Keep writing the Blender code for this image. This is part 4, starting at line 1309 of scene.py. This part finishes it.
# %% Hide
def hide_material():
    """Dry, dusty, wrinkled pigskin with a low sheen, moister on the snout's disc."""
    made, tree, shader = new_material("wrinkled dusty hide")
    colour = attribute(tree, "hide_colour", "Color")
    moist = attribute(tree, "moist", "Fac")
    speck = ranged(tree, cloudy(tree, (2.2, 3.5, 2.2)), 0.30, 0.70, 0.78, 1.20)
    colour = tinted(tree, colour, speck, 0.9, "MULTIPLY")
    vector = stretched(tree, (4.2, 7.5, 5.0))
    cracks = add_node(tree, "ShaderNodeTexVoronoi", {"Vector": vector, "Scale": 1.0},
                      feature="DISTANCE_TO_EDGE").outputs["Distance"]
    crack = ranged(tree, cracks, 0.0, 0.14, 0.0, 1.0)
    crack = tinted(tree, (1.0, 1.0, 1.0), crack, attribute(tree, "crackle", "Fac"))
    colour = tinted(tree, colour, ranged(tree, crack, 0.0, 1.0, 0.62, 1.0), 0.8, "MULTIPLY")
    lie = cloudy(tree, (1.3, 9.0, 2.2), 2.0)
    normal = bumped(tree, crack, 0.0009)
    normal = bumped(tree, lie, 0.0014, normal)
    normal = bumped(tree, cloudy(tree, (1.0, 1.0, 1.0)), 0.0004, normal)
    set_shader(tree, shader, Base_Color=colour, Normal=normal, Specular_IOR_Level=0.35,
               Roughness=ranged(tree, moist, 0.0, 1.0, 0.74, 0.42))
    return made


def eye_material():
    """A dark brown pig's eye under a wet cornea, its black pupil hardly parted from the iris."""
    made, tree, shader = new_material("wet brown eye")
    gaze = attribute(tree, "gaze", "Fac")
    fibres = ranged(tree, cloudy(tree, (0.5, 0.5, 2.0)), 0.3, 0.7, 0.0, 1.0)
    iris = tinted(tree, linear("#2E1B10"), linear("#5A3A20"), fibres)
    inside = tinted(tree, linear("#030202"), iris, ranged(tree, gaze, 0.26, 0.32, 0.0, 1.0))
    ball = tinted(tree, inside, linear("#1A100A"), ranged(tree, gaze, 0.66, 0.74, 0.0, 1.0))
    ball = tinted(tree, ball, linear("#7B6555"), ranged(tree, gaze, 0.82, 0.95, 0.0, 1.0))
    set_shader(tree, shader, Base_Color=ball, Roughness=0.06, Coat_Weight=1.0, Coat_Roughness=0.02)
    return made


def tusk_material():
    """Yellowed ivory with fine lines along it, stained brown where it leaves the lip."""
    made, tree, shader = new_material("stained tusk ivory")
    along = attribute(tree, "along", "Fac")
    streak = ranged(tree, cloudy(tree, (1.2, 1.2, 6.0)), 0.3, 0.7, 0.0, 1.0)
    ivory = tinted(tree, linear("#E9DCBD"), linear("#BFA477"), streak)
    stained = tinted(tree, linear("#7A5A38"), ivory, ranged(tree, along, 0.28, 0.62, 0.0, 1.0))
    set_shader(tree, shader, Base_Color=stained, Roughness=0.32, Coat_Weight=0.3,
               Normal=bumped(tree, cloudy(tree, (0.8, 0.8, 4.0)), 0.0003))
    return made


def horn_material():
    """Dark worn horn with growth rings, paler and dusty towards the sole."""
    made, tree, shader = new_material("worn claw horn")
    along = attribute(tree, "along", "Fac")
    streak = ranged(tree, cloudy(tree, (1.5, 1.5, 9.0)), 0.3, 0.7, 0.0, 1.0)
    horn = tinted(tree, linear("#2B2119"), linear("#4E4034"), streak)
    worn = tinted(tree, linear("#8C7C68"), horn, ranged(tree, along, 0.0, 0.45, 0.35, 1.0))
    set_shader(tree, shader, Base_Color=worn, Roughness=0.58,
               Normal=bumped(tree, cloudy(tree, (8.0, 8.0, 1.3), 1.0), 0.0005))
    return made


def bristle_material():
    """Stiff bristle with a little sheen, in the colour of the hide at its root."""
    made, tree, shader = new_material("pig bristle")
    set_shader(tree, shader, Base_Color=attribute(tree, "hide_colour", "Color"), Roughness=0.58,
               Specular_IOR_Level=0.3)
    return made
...
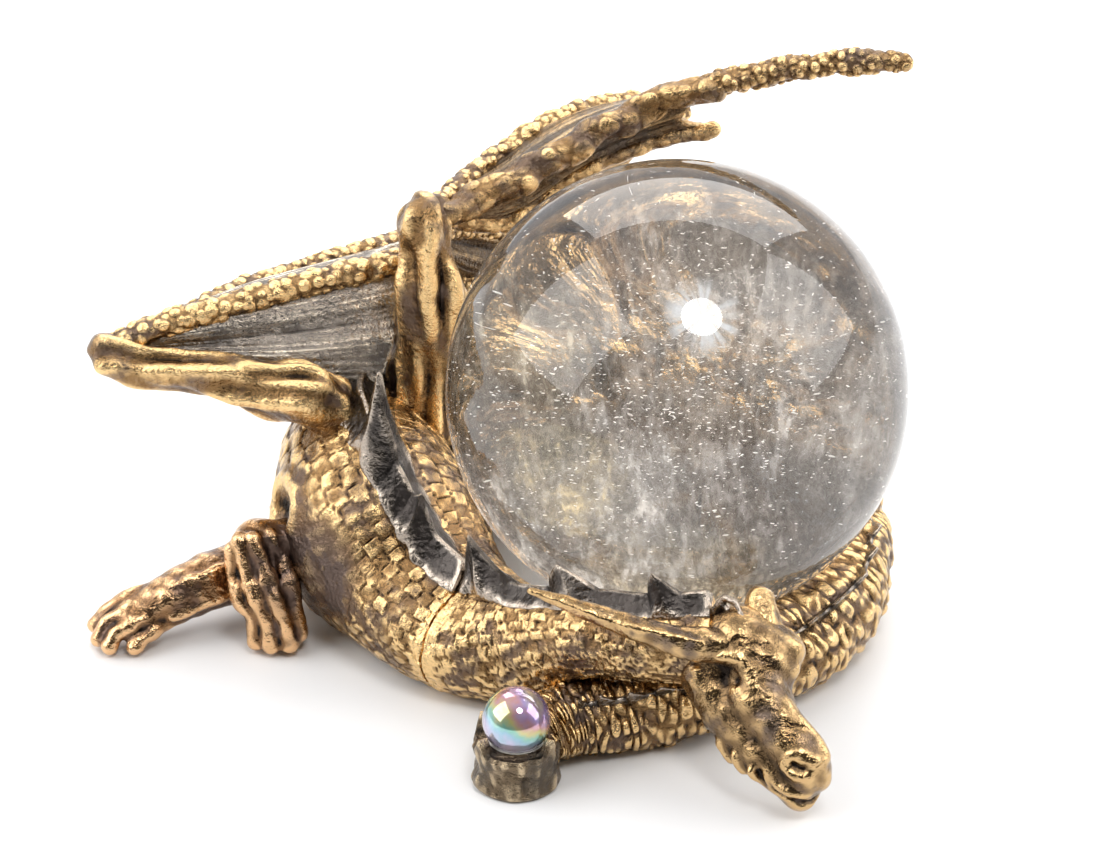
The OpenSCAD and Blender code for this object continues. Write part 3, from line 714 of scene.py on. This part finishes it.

Written instruction: Pick out the lines that contain "from" and copy them.

Finished exercise:
    """A dark brown pig's eye under a wet cornea, its black pupil hardly parted from the iris."""
The OpenSCAD and Blender code for this object continues. Write part 3, from line 714 of scene.py on. This part finishes it.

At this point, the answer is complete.